We notice in the last 48 hours, there have been 6 file handle leaks. That would have been 100s previously.
Even 6 leaks is quite suspicious, but I'd guess we cannot do anything with it without File Leak Detector
oleg_nenashev After upgrade to Jenkins 2.73.3 the issue became less severe but still we have to restart our Jenkins instance once a week (for 2.60 it was once a day).
Here's the summary of 2 lsof runs with 1 day between them. The list of top files:
Nov-17:
100632 slave.log 32294 log 7685 timestamps 4193 random 3635 urandom
Nov-18:
708532 log 297707 timestamps 98280 slave.log 90675 Common.groovy 85995 BobHelper.groovy
Does it give you more information to find the cause? Unfortunately it's a bit hard for me to provide the file leak detector plugin output because we use openjdk
I have found a solution for the code Jonas provided, I am not sure if it fixes the problem for Bruno since no groovy example has been provided.
Problem code:
import hudson.model.*
def thr = Thread.currentThread()
def build = thr?.executable
def jobName = build.parent.builds[0].properties.get("envVars").get("JOB_NAME")

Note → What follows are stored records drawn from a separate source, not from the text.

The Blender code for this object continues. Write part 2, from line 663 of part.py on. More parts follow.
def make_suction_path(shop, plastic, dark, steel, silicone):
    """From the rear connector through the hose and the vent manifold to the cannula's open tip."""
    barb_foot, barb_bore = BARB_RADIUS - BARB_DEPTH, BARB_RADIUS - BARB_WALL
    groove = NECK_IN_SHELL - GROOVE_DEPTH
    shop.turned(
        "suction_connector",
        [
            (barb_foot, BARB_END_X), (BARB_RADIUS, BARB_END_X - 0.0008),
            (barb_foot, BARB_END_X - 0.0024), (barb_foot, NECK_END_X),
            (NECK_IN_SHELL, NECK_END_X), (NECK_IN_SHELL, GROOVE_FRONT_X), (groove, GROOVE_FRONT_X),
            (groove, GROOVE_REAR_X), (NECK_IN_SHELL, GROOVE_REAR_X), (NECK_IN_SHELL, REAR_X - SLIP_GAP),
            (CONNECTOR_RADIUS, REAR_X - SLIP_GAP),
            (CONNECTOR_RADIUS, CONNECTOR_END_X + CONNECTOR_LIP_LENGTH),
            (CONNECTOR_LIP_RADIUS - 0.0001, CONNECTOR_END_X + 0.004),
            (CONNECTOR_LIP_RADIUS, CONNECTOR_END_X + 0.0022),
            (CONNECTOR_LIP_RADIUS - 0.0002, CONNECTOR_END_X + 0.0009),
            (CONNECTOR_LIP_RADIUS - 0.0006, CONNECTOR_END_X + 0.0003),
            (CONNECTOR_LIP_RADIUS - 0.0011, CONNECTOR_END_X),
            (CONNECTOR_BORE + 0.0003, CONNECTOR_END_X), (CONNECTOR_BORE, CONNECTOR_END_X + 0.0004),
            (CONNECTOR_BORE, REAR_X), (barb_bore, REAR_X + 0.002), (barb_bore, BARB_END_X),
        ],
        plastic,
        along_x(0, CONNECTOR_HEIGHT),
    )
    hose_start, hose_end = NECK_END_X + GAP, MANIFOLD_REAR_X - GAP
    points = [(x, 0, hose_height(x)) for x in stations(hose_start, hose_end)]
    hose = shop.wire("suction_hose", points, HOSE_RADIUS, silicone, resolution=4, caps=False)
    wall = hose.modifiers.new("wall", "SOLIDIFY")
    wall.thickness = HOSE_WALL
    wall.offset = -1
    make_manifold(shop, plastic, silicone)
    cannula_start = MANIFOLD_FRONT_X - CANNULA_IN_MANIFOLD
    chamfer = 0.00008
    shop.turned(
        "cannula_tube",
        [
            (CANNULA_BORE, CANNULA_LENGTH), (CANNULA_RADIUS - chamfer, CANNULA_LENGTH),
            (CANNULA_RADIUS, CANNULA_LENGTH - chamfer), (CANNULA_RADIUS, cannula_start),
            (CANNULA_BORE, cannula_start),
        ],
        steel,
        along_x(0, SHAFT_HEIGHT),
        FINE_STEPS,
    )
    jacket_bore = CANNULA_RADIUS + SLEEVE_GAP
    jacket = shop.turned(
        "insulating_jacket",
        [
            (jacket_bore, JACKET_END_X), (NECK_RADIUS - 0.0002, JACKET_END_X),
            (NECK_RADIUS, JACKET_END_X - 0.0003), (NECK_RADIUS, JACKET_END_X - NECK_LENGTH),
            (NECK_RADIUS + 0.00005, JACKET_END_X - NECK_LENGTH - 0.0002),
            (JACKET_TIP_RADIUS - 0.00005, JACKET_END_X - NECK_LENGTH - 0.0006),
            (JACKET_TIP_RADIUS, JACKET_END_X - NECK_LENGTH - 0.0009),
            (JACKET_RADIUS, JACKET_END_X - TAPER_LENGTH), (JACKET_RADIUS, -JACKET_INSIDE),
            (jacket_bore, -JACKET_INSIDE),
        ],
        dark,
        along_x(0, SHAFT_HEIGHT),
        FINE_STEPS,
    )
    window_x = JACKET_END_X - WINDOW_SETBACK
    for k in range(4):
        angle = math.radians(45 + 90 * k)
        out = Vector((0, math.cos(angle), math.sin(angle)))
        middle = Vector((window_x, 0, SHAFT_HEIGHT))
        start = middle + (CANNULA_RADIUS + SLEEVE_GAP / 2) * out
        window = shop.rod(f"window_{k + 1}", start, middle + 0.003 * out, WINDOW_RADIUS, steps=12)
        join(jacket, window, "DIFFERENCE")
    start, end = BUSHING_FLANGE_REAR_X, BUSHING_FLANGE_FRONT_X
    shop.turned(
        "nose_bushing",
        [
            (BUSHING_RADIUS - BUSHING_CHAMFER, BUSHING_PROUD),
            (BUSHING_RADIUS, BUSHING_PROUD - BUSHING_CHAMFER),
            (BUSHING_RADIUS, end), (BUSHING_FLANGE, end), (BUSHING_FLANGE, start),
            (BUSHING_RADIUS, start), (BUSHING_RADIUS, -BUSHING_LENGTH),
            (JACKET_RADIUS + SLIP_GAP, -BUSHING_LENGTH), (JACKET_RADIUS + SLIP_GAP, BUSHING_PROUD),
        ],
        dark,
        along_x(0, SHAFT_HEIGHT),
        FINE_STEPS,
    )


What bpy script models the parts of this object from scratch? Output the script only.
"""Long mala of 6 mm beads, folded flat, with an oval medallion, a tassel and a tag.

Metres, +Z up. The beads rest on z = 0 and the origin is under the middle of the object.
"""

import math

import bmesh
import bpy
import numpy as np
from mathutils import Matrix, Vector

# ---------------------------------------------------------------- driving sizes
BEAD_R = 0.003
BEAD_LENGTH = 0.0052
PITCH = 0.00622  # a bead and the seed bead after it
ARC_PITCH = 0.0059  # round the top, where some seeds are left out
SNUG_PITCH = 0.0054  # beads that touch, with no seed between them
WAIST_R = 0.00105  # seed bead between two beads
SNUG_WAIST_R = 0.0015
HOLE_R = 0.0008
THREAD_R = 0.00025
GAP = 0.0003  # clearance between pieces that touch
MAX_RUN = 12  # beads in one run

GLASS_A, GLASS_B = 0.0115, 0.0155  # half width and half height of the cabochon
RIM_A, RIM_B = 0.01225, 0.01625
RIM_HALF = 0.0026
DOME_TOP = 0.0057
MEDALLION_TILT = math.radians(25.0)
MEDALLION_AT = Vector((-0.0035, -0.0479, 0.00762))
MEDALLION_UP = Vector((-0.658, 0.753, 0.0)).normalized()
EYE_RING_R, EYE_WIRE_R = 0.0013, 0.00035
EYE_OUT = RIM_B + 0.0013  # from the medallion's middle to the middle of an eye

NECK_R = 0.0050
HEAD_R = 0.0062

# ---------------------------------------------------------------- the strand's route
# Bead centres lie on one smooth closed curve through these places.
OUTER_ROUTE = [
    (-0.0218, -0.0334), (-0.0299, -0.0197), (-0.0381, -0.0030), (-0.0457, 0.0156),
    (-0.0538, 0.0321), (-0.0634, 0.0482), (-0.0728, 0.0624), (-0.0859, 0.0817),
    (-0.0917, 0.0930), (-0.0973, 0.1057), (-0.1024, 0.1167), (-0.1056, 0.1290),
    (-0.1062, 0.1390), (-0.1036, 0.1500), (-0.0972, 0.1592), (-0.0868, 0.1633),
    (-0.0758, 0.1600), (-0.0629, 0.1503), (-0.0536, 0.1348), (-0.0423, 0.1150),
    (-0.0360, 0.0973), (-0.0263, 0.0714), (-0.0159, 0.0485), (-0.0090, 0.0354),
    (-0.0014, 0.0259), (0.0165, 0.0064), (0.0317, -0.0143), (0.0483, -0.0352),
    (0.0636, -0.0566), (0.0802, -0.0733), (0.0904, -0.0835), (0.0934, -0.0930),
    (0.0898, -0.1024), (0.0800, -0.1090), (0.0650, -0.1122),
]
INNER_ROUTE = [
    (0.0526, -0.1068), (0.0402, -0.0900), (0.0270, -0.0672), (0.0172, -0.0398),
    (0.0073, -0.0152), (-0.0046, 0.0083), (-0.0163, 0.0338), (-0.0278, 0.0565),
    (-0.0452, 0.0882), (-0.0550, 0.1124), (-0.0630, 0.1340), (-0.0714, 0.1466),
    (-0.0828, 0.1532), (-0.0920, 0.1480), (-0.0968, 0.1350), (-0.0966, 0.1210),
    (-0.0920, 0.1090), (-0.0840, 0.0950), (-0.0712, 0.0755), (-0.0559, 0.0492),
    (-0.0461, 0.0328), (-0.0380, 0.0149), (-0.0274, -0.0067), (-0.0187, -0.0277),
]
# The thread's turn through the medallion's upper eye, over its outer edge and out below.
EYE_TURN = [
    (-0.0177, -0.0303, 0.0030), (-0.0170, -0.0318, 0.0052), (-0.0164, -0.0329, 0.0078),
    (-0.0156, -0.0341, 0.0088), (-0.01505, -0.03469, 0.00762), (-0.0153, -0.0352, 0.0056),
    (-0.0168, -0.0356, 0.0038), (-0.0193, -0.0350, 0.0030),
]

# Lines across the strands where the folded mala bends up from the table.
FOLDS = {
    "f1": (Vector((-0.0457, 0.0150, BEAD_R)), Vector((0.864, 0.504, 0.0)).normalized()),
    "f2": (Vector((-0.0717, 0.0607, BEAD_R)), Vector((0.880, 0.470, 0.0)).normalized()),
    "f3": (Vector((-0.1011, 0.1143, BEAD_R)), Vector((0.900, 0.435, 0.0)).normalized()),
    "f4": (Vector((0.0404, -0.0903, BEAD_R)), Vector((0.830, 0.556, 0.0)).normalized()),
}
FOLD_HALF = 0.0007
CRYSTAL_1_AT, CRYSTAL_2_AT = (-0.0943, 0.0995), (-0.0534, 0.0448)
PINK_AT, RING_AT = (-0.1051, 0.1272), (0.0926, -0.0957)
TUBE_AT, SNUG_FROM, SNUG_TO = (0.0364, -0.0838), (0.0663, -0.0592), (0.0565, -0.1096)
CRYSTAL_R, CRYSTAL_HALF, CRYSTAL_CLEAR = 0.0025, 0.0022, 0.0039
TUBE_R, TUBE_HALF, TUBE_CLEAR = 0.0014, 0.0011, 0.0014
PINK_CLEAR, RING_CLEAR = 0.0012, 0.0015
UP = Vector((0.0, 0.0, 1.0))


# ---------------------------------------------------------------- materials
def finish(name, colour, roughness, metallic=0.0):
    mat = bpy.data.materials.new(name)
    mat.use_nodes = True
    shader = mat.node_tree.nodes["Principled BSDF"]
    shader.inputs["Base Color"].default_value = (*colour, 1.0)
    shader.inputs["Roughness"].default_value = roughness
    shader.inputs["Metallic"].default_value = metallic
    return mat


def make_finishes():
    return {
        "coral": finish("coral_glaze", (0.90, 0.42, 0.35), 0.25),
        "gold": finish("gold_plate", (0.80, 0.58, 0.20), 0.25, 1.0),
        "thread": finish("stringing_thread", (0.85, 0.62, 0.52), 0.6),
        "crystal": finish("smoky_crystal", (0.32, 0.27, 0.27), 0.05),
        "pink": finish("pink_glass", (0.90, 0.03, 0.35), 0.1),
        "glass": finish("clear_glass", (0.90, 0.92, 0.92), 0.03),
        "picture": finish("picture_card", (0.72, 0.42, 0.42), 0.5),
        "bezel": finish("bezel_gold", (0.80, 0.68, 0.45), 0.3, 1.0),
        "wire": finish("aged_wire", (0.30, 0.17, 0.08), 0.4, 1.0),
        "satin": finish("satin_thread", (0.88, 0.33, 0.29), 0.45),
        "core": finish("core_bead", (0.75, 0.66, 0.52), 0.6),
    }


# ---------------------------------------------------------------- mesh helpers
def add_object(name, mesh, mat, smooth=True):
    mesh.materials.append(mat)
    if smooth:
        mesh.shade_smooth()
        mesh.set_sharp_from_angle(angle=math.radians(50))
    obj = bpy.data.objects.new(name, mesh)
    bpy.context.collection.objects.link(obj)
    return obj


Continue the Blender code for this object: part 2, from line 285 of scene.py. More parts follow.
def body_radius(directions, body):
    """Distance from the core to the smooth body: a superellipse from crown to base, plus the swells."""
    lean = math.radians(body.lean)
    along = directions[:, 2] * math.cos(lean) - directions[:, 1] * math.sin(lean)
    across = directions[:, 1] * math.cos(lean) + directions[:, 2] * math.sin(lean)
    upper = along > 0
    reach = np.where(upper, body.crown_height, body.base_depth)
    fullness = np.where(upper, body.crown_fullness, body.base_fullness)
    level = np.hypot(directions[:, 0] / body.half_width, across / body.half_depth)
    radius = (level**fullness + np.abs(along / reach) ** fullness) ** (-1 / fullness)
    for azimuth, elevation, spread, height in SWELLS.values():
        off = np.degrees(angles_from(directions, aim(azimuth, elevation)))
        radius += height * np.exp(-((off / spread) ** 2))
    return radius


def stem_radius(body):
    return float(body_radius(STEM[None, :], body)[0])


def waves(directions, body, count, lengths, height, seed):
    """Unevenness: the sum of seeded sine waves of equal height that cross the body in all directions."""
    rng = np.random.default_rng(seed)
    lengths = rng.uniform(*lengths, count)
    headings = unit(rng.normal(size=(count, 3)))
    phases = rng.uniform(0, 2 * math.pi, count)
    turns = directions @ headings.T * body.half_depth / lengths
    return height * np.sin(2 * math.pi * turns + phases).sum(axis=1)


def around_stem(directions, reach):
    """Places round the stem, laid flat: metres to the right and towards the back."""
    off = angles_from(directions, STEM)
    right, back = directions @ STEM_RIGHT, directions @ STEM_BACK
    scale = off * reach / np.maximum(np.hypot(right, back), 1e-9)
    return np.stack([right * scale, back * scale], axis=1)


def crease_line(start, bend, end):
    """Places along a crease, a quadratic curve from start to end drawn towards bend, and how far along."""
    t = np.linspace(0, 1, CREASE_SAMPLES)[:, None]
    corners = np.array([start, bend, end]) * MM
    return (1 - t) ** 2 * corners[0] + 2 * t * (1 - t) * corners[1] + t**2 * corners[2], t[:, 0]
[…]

def jobNr = build.parent.builds[0].properties.get("envVars").get("BUILD_NUMBER")
println "This is " + jobName + " running for the $jobNr:th time"
Fixed code:
import hudson.model.*
def jobName = build.environment.get("JOB_NAME")
def jobNr = build.environment.get("BUILD_NUMBER")
println "This is " + jobName + " running for the $jobNr:th time"
No open files found after the fixed job is run.
The build object is already available for the script to use, so getting it from the currentThread causes a problem. Not sure why.